Of course, timing has a lot to do with taking a call. If I’m working with business leaders to define, let’s say, a component of business intelligence software, and a vendor calls selling a business intelligence product, I will likely have a conversation with them. If I find they don’t have an insurance carrier customer base, I will keep looking, but if they have a carrier customer base, they will get on a list that would be looked at as the vendor selection process progresses.

Other reasons why we will take a call is if someone I know and respect in the industry sends a note and says, “I’m using xyz vendor and things are going well. If you have a need, you might want to look at them.” 

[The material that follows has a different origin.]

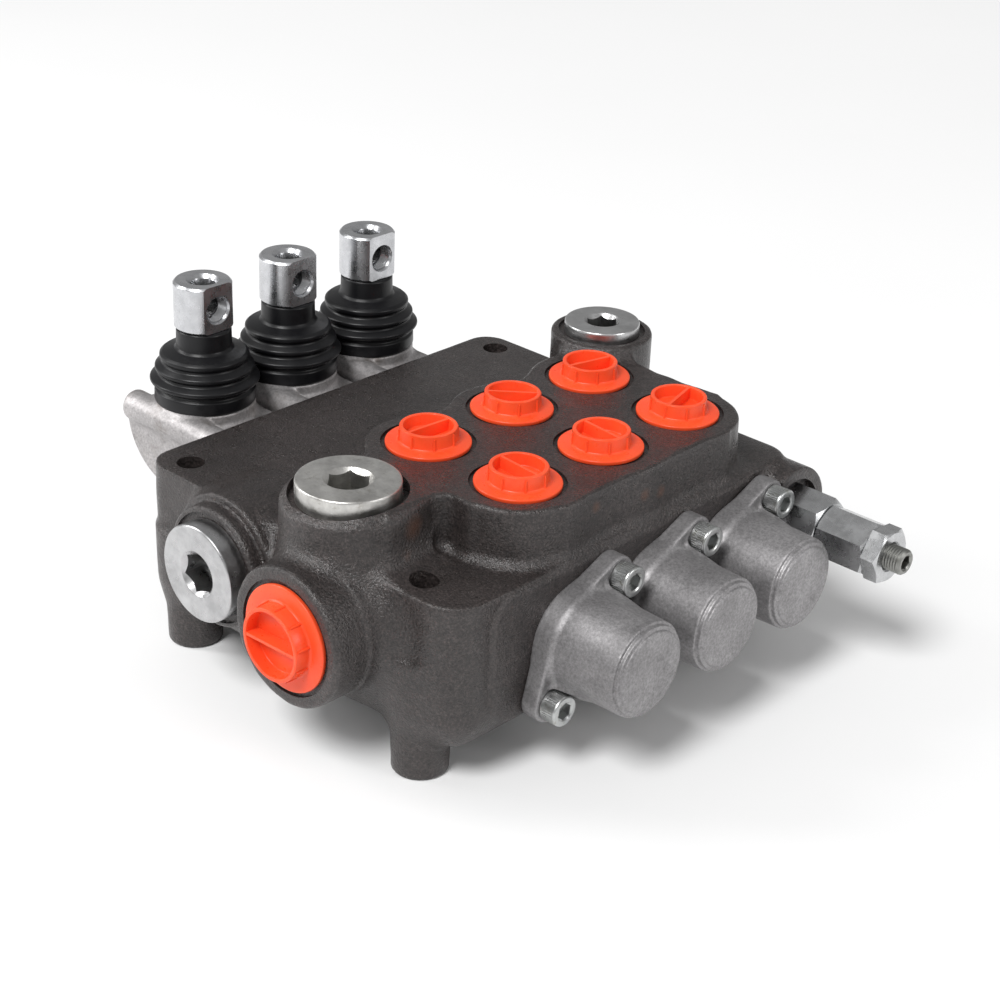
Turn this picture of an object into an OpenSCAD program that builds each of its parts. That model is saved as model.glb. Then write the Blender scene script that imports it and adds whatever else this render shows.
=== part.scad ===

Hannah, an IT manager with a carrier, says “I like to talk or work with someone who I can trust. If a vendor makes a phone call to me and tells me he is referred by someone I know, such as a former colleague or a coworker, he would gain my trust right away. In that case I will listen to the caller and continue the conversation.” 

Another CIO agrees: “A referral from a colleague (if I hear from the colleague first, not the vendor) usually works.”

In summary, if you are looking to talk with a CIO or a VP of IT, please take the time to understand who we are and what our pain points might be. Clearly state your value proposition and maybe follow up with an email or voicemail quarterly. Even if I don’t reply, I will keep you in the back of my mind for when I do need your services. 

Lawrence Fortin is CIO of Millers Mutual Group in Harrisburg, Pa.